Finding a niche market may seem counter-intuitive to the desire to run a successful business, and that’s a common feeling among would-be entrepreneurs. They argue that the smaller your customer base is, the fewer potential customers one has, the less money their business will make. That’s true, if you’re looking at the idea of finding a niche market the wrong way.
“The term “finding a niche market” is worded a little strangely,” says Ken Collis, “at TLK Fusion Marketing, we think a better way of saying it is “finding your niche within the market.” You aren’t looking for a small number of people to market to, so much as a specific point in the lives of many people who will want your product during this time period. For example, a company that provides post-natal products for women is targeting only women who recently gave birth. However, half the world’s population consists of women – many of whom will be pregnant at least once in their lives – meaning that half the people in the world will be within your niche market at one point in their lives.

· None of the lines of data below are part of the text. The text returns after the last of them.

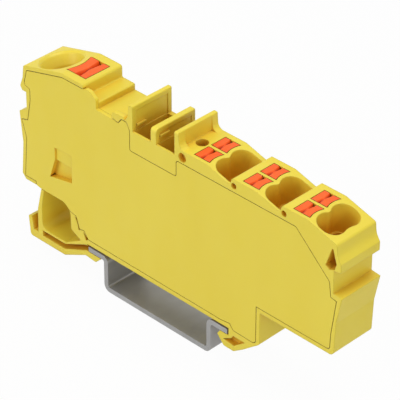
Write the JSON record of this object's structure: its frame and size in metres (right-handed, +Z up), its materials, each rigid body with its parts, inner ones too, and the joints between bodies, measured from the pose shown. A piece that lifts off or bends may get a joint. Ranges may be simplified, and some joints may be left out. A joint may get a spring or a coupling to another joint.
{
  "type": "power distribution block",
  "caption": "Narrow rail-mounted power distribution block with push-in clamps, push buttons and jumper slots, clipped on a short piece of rail.",
  "frame": {"origin": "centre of the rail's flat underside, at the middle of the block's width", "axes": "+X along the block towards the output end, +Y across it away from the side cover, +Z up"},
  "size_m": [0.0783, 0.0094, 0.0428],
  "materials": {
    "yellow_plastic": "moulded satin",
    "yellow_cover": "moulded satin",
    "rail_steel": "zinc plated",
    "copper": "tinned copper",
    "spring_steel": "spring steel",
    "orange_plastic": "moulded satin"
  },
  "bodies": {
    "block": {"housing": "yellow_plastic", "side_cover": "yellow_cover", "din_rail": "rail_steel", "busbar": "copper", "input_contact": "copper", "input_spring": "spring_steel", "output_contact_1": "copper", "output_contact_2": "copper", "output_contact_3": "copper", "output_spring_1": "spring_steel", "output_spring_2": "spring_steel", "output_spring_3": "spring_steel", "output_spring_4": "spring_steel", "output_spring_5": "spring_steel", "output_spring_6": "spring_steel"},
    "input_button": {"input_button": "orange_plastic"},
    "output_button_1": {"output_button_1": "orange_plastic"},
    "output_button_2": {"output_button_2": "orange_plastic"},
    "output_button_3": {"output_button_3": "orange_plastic"},
    "output_button_4": {"output_button_4": "orange_plastic"},
    "output_button_5": {"output_button_5": "orange_plastic"},
    "output_button_6": {"output_button_6": "orange_plastic"}
  },
  "joints": [
    {"name": "input_press", "type": "slide", "parent": "block", "child": "input_button", "axis": [0, 0, -1], "range_m": [0, 0.0026], "stiffness_N_per_m": 12000, "deforming": ["input_spring"]},
    {"name": "output_press_1", "type": "slide", "parent": "block", "child": "output_button_1", "axis": [0, 0, -1], "range_m": [0, 0.002], "stiffness_N_per_m": 8000, "deforming": ["output_spring_1"]},
    {"name": "output_press_2", "type": "slide", "parent": "block", "child": "output_button_2", "axis": [0, 0, -1], "range_m": [0, 0.002], "stiffness_N_per_m": 8000, "deforming": ["output_spring_2"]},
    {"name": "output_press_3", "type": "slide", "parent": "block", "child": "output_button_3", "axis": [0, 0, -1], "range_m": [0, 0.002], "stiffness_N_per_m": 8000, "deforming": ["output_spring_3"]},
    {"name": "output_press_4", "type": "slide", "parent": "block", "child": "output_button_4", "axis": [0, 0, -1], "range_m": [0, 0.002], "stiffness_N_per_m": 8000, "deforming": ["output_spring_4"]},
    {"name": "output_press_5", "type": "slide", "parent": "block", "child": "output_button_5", "axis": [0, 0, -1], "range_m": [0, 0.002], "stiffness_N_per_m": 8000, "deforming": ["output_spring_5"]},
    {"name": "output_press_6", "type": "slide", "parent": "block", "child": "output_button_6", "axis": [0, 0, -1], "range_m": [0, 0.002], "stiffness_N_per_m": 8000, "deforming": ["output_spring_6"]}
  ]
}
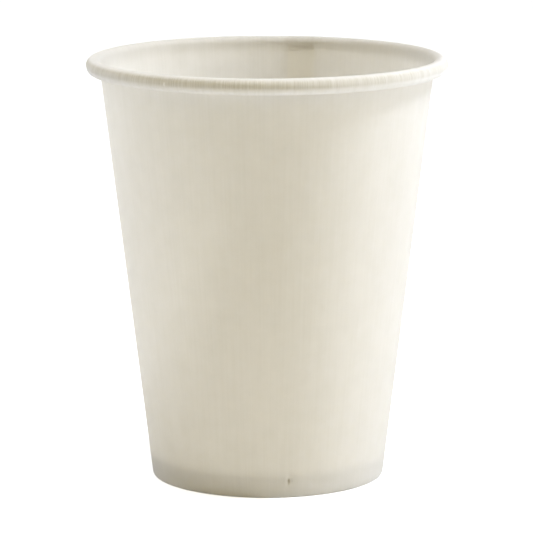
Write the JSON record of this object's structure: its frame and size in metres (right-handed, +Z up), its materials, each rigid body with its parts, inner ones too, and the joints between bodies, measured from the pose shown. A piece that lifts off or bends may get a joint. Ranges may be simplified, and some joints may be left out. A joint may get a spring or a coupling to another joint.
{
  "type": "paper cup",
  "caption": "Tapered paper drinking cup with a rolled rim, a lapped side seam and a base disc recessed into a folded foot.",
  "frame": {"origin": "middle of the foot, on the plane the cup stands on", "axes": "+Z up through the middle of the cup to its rim; the side seam's inner edge lies 82.5 degrees from +X towards +Y"},
  "size_m": [0.09, 0.09, 0.1056],
  "materials": {
    "wall_board": "matt calendered board",
    "base_board": "matt board with a thin sealing film"
  },
  "bodies": {
    "root": {"side_wall": "wall_board", "base_disc": "base_board"}
  },
  "joints": []
}
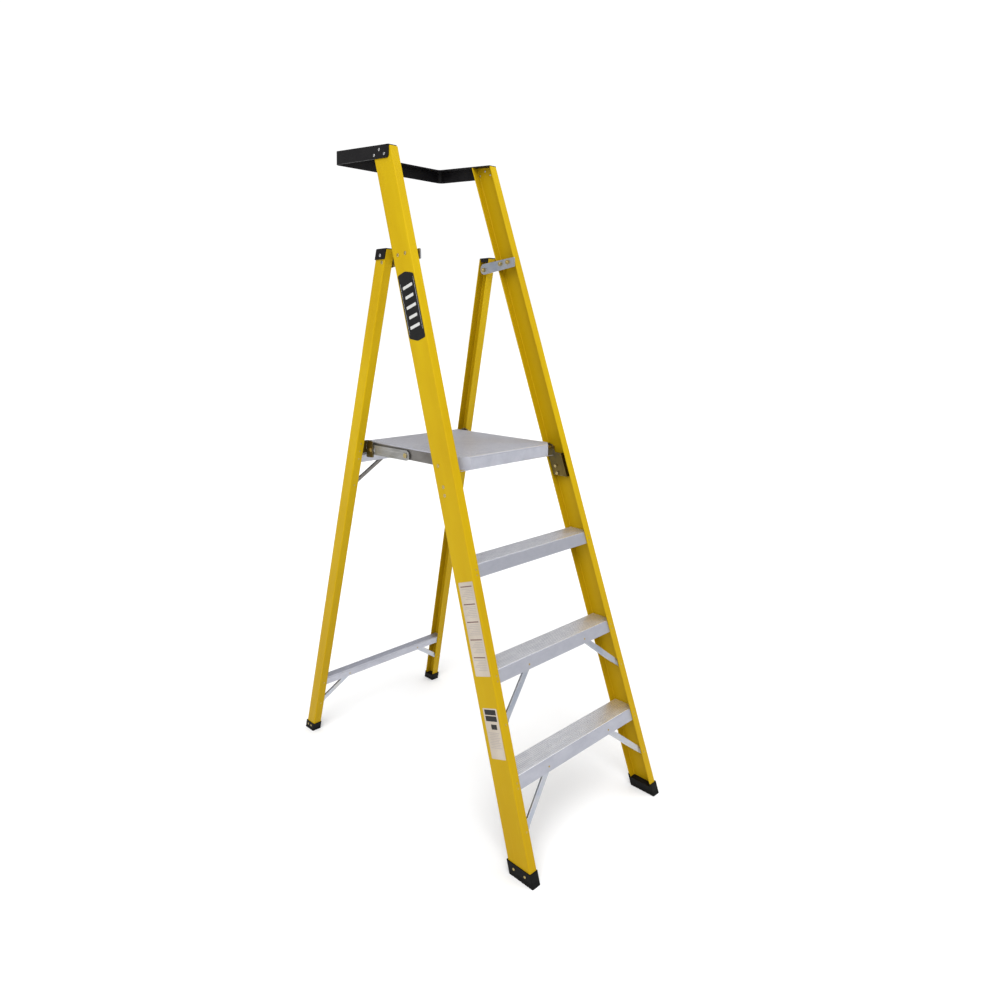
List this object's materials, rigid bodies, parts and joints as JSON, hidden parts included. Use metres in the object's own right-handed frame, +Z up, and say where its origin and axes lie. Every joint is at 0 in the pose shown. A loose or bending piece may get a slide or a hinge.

If You Already Have a Product or Service

If you already know what product or service you want to sell, and you just need to find a niche market to target, begin by brainstorming specific or even alternative uses for your idea. For example, someone who wants to start a moving business could specifically target college students going to and from school.

Be Smart about Saturated Markets

Depending on where you live, certain industries will be over-saturated with entrepreneurs all looking to provide the same or similar products and services. The fitness industry in Southern California is a perfect example of this. Personal trainers, boot camps, gyms, and other types of workout programs are everywhere, and many of them are vying for a piece of the same pie. If your skills and abilities lie in the fitness realm, it can be discouraging to find out just how much competition you’re facing; that is, if you market yourself the same way your competition does.

“In situations where a market is saturated with similar products or services to your own, one of the worst things you can do is to try to market yourself the same way they do,” says Ken Collis. “When consultants at TLK Fusion Marketing deal with clients in this position, we tell them to think outside the box and try to choose a portion of the population to market to exclusively. A way to stand out as a personal trainer would be to market specifically to people who are engaged to be married and want to lose weight before the wedding.”
Niche Marketing Boosts Search Engine Results

Choosing a niche gives you the added bonus of showing up in search engine results for people looking for products and services within that respective niche that may not know your business existed. To continue with the example of a personal trainer who caters to people wanting to lose weight before their weddings, the proper use of keywords and phrases on their website will have their personal training business showing up in browsing results that have to do with weddings and engagements as well as personal trainers.

For example, someone who’s getting married in the Los Angeles area may jump on Google to plan their wedding and come across the personal trainer’s website. It may have never occurred to the person to hire a personal trainer before their wedding, but the fact that the service exists may pique their interest enough that they end up hiring the trainer.

Niche Marketing Makes You Look Like an Expert

When you specialize in something, it gives you the opportunity to not only learn as much as you can about a very specific subject, but it telegraphs that notion of being an expert to your market, too. Have you ever gone to the doctor and been given a referral to see a specialist? If so, you’ve seen this principal first-hand.
Doctors are given the same education, more or less, but only up to a certain point. After that, they receive in-depth training in a specific field of their choice. For example, a cardiologist studies the heart and systems associated with it. If there’s something wrong with your bones, they won’t be able to help you, and will have to refer you to an osteopath – a doctor who specializes in bones.

It’s important to note that when you find a niche market to call your own, you follow in the footsteps of other specialists and do your best to learn as much as you can about the best way to service your niche market, lest you come off as a fraud. If you’re providing a product, being knowledgeable about the ins-and-outs of your specific niche is less important that it is if you’re providing a service. For example, to keep yourself from looking like a fraud as a personal trainer, you’ll need to have a vast array of knowledge regarding how to help people reach their fitness goals – and that knowledge has to work. As long as your niche market doesn’t tag you as a fraud, you’ll be well on your way to financial success.